Richard Norrie, General Secretary

 

 

  • Positive law led to Nazi law which created the circumstances for human rights law.
  • Kelsen’s theory of law as a system of rules detached from moral justification. It was the first attempt to ground law on something other than human nature. The German legal tradition made it possible to ground law on something other than moral law.

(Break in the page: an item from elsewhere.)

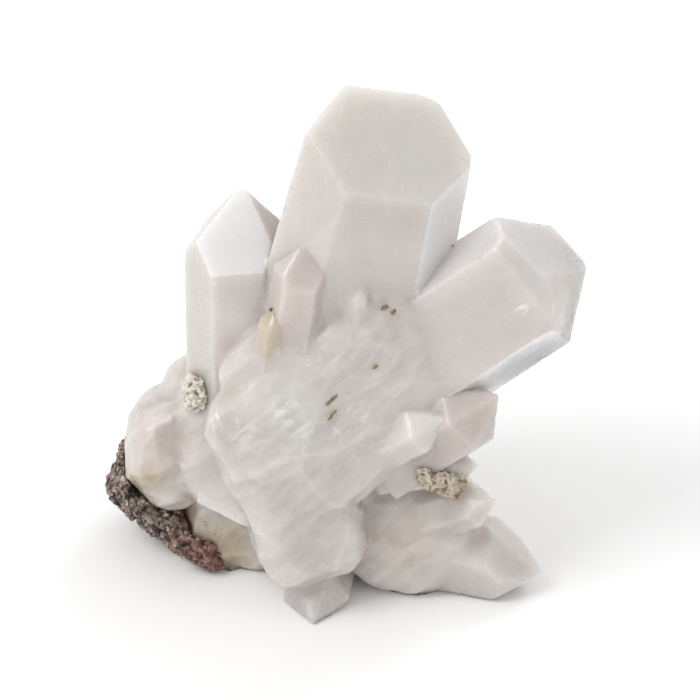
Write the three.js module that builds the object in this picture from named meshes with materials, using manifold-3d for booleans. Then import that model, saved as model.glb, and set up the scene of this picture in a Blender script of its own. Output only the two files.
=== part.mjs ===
// Quartz crystal cluster: milky quartz points grown together from one broken root, on a scrap of dark
// host rock. It stands on the flats of its broken underside. Millimetres, +Z up, -Y is the front.
import * as THREE from 'three';
import { mergeVertices } from 'three/addons/utils/BufferGeometryUtils.js';
import Module from 'manifold-3d';

const wasm = await Module();
wasm.setup();

// Driving dimensions.
const SEAM = 0.3; // clearance between the quartz and whatever sits on it
const CAP_SLOPE = 38.2; // degrees between a quartz termination face's normal and the basal plane
const CAP_RISE = 1.27; // height of a regular termination over the prism's apothem
const BLOCK = 400; // side of a cutting block, larger than the whole cluster
const SHARP = [0, 0, 0, 0, 0, 0]; // six termination faces that all meet at the tip
const FRONT = [0, -1, 0]; // the way a crystal's first face looks

const radians = THREE.MathUtils.degToRad;

// A closed manifold-3d solid of a three.js geometry.
function solidOf(geometry) {
  const bare = geometry.clone();
  bare.deleteAttribute('normal');
  bare.deleteAttribute('uv');
  const merged = mergeVertices(bare, 1e-3);
  return new wasm.Manifold(new wasm.Mesh({
    numProp: 3,
    vertProperties: merged.attributes.position.array,
    triVerts: new Uint32Array(merged.index.array),
  }));
}

// What is left of a solid on the inner side of a plane, given by its outward normal and its distance
// from the origin.
function cutBeyond(solid, normal, distance) {
  const turn = new THREE.Quaternion().setFromUnitVectors(new THREE.Vector3(0, 0, 1), normal);
  const block = new THREE.BoxGeometry(BLOCK, BLOCK, BLOCK);
  block.translate(0, 0, BLOCK / 2 + distance);
  block.applyQuaternion(turn);
  return solid.subtract(solidOf(block));
}

// The outward normal of a face that looks `around` degrees from the front and leans back by `slope`.
function faceNormal(around, slope) {
  const a = radians(around);
  const s = radians(slope);
  return new THREE.Vector3(Math.sin(a) * Math.cos(s), -Math.cos(a) * Math.cos(s), Math.sin(s));
}

// The matrix that stands a local +Z along `along`, turns local -Y to the front and moves it to `place`.
function standing(place, along, front) {
  const up = new THREE.Vector3(...along).normalize();
  const right = up.clone().cross(new THREE.Vector3(...front)).normalize();
  const back = up.clone().cross(right);
  return new THREE.Matrix4().makeBasis(right, back, up).setPosition(...place);
}

// One quartz crystal, cut from a bar by its faces. Each face is [turn, slope, distance]: degrees around
// the axis from the front, degrees it leans back towards the tip, and millimetres from the tip along
// its own outward normal.
function crystal(shape, grow) {
  const { tip, along, length, girth, roll = 0, beyond, front = FRONT } = shape;
  const { faces = regular(girth, beyond) } = shape;
  const bar = new THREE.BoxGeometry(girth * 5, girth * 5, length + girth * 2);
  bar.translate(0, 0, girth - length / 2);
  let made = solidOf(bar);
  for (const [turn, slope, distance] of faces) {
    made = cutBeyond(made, faceNormal(roll + turn, slope), distance + grow);
  }
  return made.transform(standing(tip, along, front).elements);
}

// The faces of a regular crystal: six prism faces `girth` from the axis and six termination faces, each
// of which may stand `beyond` the ideal tip by its own amount.
function regular(girth, beyond = SHARP, taper = 2) {
  const faces = [];
  const aside = girth * (Math.cos(radians(taper)) - CAP_RISE * Math.sin(radians(taper)));
  for (let k = 0; k < 6; k += 1) {
    faces.push([60 * k, taper, aside]);
    faces.push([60 * k, CAP_SLOPE, beyond[k]]);
  }
  return faces;
}

// A rounded, uneven mass: a ball with long swells, squashed to its three radii and turned. A ball is 2
// square, and a higher number is boxier: flat sides with rounded edges.
function lump(shape, grow = 0) {
  const { centre, radii, turn = [0, 0, 0], square = 2, swell = 0.07, seed = 1, detail = 4 } = shape;
  const ball = new THREE.IcosahedronGeometry(1, detail);
  const at = ball.attributes.position;
  const p = new THREE.Vector3();
  for (let i = 0; i < at.count; i += 1) {
    p.fromBufferAttribute(at, i);
    const wave = Math.sin(3.1 * p.x + seed) * Math.sin(2.7 * p.y + 1.7 * seed)
      + Math.sin(3.7 * p.z + 2.3 * seed) * Math.sin(2.9 * p.x - seed)
      + 0.6 * Math.sin(5.3 * p.y + 3.1 * seed + 2 * p.z);
    const box = Math.abs(p.x) ** square + Math.abs(p.y) ** square + Math.abs(p.z) ** square;
    const reach = (1 + swell * wave) / box ** (1 / square);
    const size = radii.map((radius) => radius * reach + grow);
    at.setXYZ(i, p.x * size[0], p.y * size[1], p.z * size[2]);
  }
  ball.applyMatrix4(new THREE.Matrix4().makeRotationFromEuler(new THREE.Euler(...turn.map(radians))));
  ball.translate(...centre);
  return solidOf(ball);
}

// The three great points.
const centrePoint = {
  tip: [10.3, 15, 124.4], along: [0.2, -0.02, 0.98], length: 108, girth: 18, roll: 8,
  faces: [
    [0, 2, 15.5], [34, 2.7, 17.9], [95, 2.5, 16.3], [150, 2, 16.5], [205, 2, 16.5],
    [-112, 3, 13.4], [-37, 4.3, 16.8],
    [0, CAP_SLOPE, -1.8], [100, CAP_SLOPE, 3.4], [160, CAP_SLOPE, -2.8],
    [180, CAP_SLOPE, -4.4], [-115, 24, 6.2],
  ],
};
const leftPoint = {
  tip: [-22.9, 11, 97.8], along: [-0.012, -0.02, 1], length: 54, girth: 10, roll: 7,
  faces: [
    [0, 1, 9.2], [60, 1, 7.2], [120, 1, 8.4], [180, 1, 9.2], [-120, 1, 11], [-60, 1, 11.8],
    [0, CAP_SLOPE, -2.7], [60, CAP_SLOPE, -1.3], [120, CAP_SLOPE, 0], [180, CAP_SLOPE, 0.6],
    [-112, CAP_SLOPE, 0.5], [-60, CAP_SLOPE, 4],
  ],
};
const rightPoint = {
  tip: [48.6, 8, 80.8], along: [0.76, -0.119, 0.639], length: 96, girth: 18, roll: -12,
  faces: [
    [0, 1, 14.6], [60, 1, 12.4], [120, 1, 12.6], [180, 1, 17], [-120, 1, 13.5], [-60, 1, 20.5],
    [0, CAP_SLOPE, 7.4], [-97, 43, 9.6], [-110, 63, 2.4], [-127, 82, -3.5], [73, 72, -3],
    [80, 53, -1.2], [26, 14, 12.5], [180, CAP_SLOPE, 10],
  ],
};

// Small crystals in front of and between the great ones.
const SMALL_CRYSTALS = [
  {
    tip: [-9.4, 0, 88.6], along: [0.14, -0.06, 0.98], length: 44, girth: 5.6, roll: -4,
    beyond: [0, 1.6, 2.2, 0, 1, 1],
  },
  {
    tip: [-16.4, -2.5, 75], along: [0.1, -0.02, 1], length: 20, girth: 2.8, roll: 10,
    beyond: [0.6, 0, 1, 0, 0.5, 0],
  },
  {
    tip: [2.2, -0.8, 80.6], along: [0.1, -0.05, 1], length: 20, girth: 2.8, roll: 20,
    beyond: [0.7, 0, 0.9, 0, 0.8, 0],
  },
  { tip: [32.4, -4.5, 54.9], along: [0.8, -0.3, 0.75], length: 34, girth: 7.6 },
  { tip: [20.5, -7.5, 50.8], along: [0.75, -0.35, 0.6], length: 18, girth: 5, roll: 10 },
  { tip: [28.6, -3, 36.2], along: [0.95, -0.2, 0.25], length: 24, girth: 3.8 },
  {
    tip: [32.5, -5, 28.6], along: [0.8, -0.35, 0.48], length: 24, girth: 4.6, roll: 25,
    beyond: [0, 0, 1, 0, 0, 1],
  },
  {
    tip: [46, -1, 6.4], along: [0.92, -0.3, -0.05], length: 44, girth: 8.2, roll: 12,
    beyond: [0, -1, 0, 0, -3, -2],
  },
  {
    tip: [-8.4, -13.5, 0.8], along: [-0.1, -0.97, -0.12], length: 30, girth: 6.6, roll: 8,
    front: [0, 0, 1],
  },
];

// Crystals that fan out behind.
const BACK_CRYSTALS = [
  {
    tip: [-4, 50, 70], along: [-0.08, 0.7, 0.7], length: 62, girth: 8.5, roll: 15,
    beyond: [0, 1, -1, 0, 0, 1],
  },
  { tip: [20, 43, 60], along: [0.35, 0.58, 0.73], length: 52, girth: 6.8, beyond: [0, 2, 0, 1, 0, 0] },
  { tip: [-27, 45, 55], along: [-0.28, 0.62, 0.73], length: 48, girth: 6.5, roll: 35 },
  {
    tip: [8, 54, 34], along: [0.2, 0.93, 0.3], length: 44, girth: 7, roll: 10,
    beyond: [0, 0, 1, 0, 1, 0],
  },
  { tip: [-16, 53, 24], along: [-0.15, 0.97, 0.15], length: 40, girth: 6, roll: 40 },
];

// The right crystal's broken root, a thick slab that lies along it, and the block under its left end.
const SLAB = [
  {
    centre: [-1.5, 6, 49.3], radii: [30, 13.5, 20], turn: [0, -37, 10.8], square: 5,
    swell: 0.02, seed: 9,
  },
  {
    centre: [-12.6, 3, 28], radii: [13, 13, 22.4], turn: [-4, -17, 8], square: 4.5,
    swell: 0.02, seed: 2,
  },
];

// Milky broken masses the other crystals grow out of.
const MASSES = [
  {
    centre: [13, 8.5, 13.5], radii: [16, 12.5, 15], turn: [0, 20, 0], square: 2.8, swell: 0.04,
    seed: 4,
  },
  {
    centre: [-15, 3, 58], radii: [14, 9.5, 12], turn: [0, -37, 0], square: 2.4, swell: 0.05,
    seed: 17, detail: 3,
  },
  {
    centre: [-41.2, 16, 29.5], radii: [9.6, 12, 14], turn: [0, 8, 0], square: 2.5, swell: 0.05,
    seed: 3,
  },
  { centre: [-36, 19, 42.5], radii: [6.4, 8, 6.6], seed: 5, detail: 3 },
  { centre: [-28, 13, 35], radii: [12, 12.5, 18], square: 2.4, swell: 0.04, seed: 10, detail: 3 },
  {
    centre: [-19.5, 4, 38], radii: [10.5, 11.5, 14], turn: [0, -16, 8], square: 4,
    swell: 0.03, seed: 18, detail: 3,
  },
  { centre: [-26, 16, 9], radii: [12, 9, 14], square: 2.5, seed: 6, detail: 3 },
  { centre: [-4, 24, 20], radii: [26, 19, 22], seed: 7 },
  { centre: [16, 20, 12], radii: [12, 13, 13], seed: 8, detail: 3 },
  { centre: [2, 12.5, 40], radii: [20, 12, 25], seed: 15, detail: 3 },
];

const quartz = (grow) => {
  const crystals = [centrePoint, leftPoint, rightPoint, ...SMALL_CRYSTALS, ...BACK_CRYSTALS];
  const parts = [
    ...crystals.map((c) => crystal(c, grow)),
    ...[...SLAB, ...MASSES].map((m) => lump(m, grow)),
  ];
  const joined = parts.reduce((all, next) => all.add(next));
  return cutBeyond(joined, new THREE.Vector3(0, 0, -1), 0);
};

// The scrap of host rock under the left lobe.
const ROCK = [
  { centre: [-49, 22, 17], radii: [6, 12, 9], seed: 11, detail: 3, swell: 0.1 },
  { centre: [-41, 28, 10], radii: [12, 15, 9.5], seed: 12, detail: 3, swell: 0.1 },
  { centre: [-33, 19, 5], radii: [10.5, 13, 7.5], seed: 13, detail: 3, swell: 0.1 },
  { centre: [-28, 37, 8], radii: [13, 10, 9], seed: 14, detail: 3, swell: 0.1 },
];

// Clay crusts caught in two pockets of the quartz.
const CRUST_LEFT = {
  centre: [-32.6, 5.4, 49.6], radii: [4.4, 3.4, 4.8], square: 3.5,
  seed: 21, detail: 3,
};
const CRUST_RIGHT = {
  centre: [19.8, -4.7, 33.6], radii: [6.4, 3.2, 3.4], turn: [0, 24, 0],
  square: 3, seed: 22, detail: 3,
};

// A solid laid against the quartz with the seam between them, and cut flat where the cluster stands.
const against = (solid) => cutBeyond(solid, new THREE.Vector3(0, 0, -1), 0).subtract(quartz(SEAM));

function meshOf(name, solid, material) {
  const { numProp, numVert, vertProperties, triVerts } = solid.getMesh();
  const points = new Float32Array(numVert * 3);
  for (let i = 0; i < numVert; i += 1) {
    points.set(vertProperties.subarray(i * numProp, i * numProp + 3), i * 3);
  }
  const geometry = new THREE.BufferGeometry();
  geometry.setAttribute('position', new THREE.BufferAttribute(points, 3));
  geometry.setIndex(new THREE.BufferAttribute(triVerts, 1));
  const mesh = new THREE.Mesh(geometry, material);
  mesh.name = name;
  return mesh;
}

const milky = new THREE.MeshStandardMaterial({ color: 0xd2cbc4, roughness: 0.3, metalness: 0 });
const host = new THREE.MeshStandardMaterial({ color: 0x5c514c, roughness: 0.9, metalness: 0 });
const clay = new THREE.MeshStandardMaterial({ color: 0xb09c80, roughness: 0.95, metalness: 0 });

const cluster = new THREE.Group();
cluster.add(
  meshOf('quartz_cluster', quartz(0), milky),
  meshOf('matrix_rock', against(ROCK.map((m) => lump(m)).reduce((all, next) => all.add(next))), host),
  meshOf('clay_crust_left', against(lump(CRUST_LEFT)), clay),
  meshOf('clay_crust_right', against(lump(CRUST_RIGHT)), clay),
);

// The origin is the middle of the footprint, on the ground.
const extent = new THREE.Box3().setFromObject(cluster);
const middle = extent.getCenter(new THREE.Vector3());
cluster.position.set(-middle.x, -middle.y, -extent.min.z);
export default cluster;
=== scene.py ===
"""Quartz crystal cluster: milky points grown from one broken root, a scrap of host rock and two clay crusts.
Metres, +Z up, -Y is the front. Every piece is shaped from its own solid in the frame."""
import math

import bmesh
import bpy
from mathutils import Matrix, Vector, kdtree, noise
from mathutils.bvhtree import BVHTree


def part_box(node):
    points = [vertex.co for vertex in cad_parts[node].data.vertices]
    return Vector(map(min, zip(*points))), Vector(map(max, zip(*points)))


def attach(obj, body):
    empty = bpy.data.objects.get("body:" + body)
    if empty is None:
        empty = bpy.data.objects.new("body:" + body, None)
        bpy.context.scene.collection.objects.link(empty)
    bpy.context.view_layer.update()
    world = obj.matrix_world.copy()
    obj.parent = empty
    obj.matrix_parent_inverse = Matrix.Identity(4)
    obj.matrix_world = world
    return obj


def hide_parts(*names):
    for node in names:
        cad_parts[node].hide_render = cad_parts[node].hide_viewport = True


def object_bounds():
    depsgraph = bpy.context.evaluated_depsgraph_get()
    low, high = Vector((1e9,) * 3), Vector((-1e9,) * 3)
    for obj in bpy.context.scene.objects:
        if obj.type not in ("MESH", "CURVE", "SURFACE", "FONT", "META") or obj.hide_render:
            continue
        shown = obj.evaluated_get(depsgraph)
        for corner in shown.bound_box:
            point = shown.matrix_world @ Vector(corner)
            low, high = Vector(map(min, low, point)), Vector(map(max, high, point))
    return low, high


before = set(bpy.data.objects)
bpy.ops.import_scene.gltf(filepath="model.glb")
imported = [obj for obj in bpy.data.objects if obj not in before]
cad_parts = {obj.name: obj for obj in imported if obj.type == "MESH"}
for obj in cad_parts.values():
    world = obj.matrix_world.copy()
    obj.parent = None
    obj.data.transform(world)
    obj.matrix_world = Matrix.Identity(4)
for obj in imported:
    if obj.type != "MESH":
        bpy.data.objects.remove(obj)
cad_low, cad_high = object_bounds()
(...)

Thus it allows them to discriminate.
  • Hegel had idea of trans individual totality which recognised that individuals were both separate but also part of a wider thing.
  • Bismarck- we are all German, although we come from traditionally separate principalities.
  • Codification leads to positivism.
  • Codified law is easier to change than common law, based on tradition.
  • Kant- ‘kingdom of ends’- German legal tradition idealistic, trying to construct an ideal version of society, like the Nazis, by means of law.
  • Nazi theory comes from different lines- eg a particular reading of Nietzsche.
  • Must take into account the historical, social and political circumstances.
  • German legal tradition led to nationalism- nationalism logically leads to competition against other nations.
  • Nationalism the way to motivate the masses.
  • Legal theory created idea of nationalism based on positive law.
  • Japan adopted a similar militaristic approach to Nazi Germany. The role of law made was as a source of change, to code an easy and accessible law, to introduce changes.
  • Law constructs a national identity which empowers.
  • National identity moves people to act beyond their normal behaviour. For example the attitudes of American soldiers in the Iraq and Vietnam wars.
  • The Adolf Eichmann defense- [paraphrase] “I was just following orders- I was obeying my country’s law, I have nothing personally against the Jews”.
  • Carl Schmitt: friend or foe? We are all attacked if our country is attacked. An attack on the country is an attack on the collective consciousness of that country.
  • These trends in German law did not start of as Nazi jurisprudence. Nazi law came from an interpretation of the existing laws. Creeping change, through the ordinary legal process.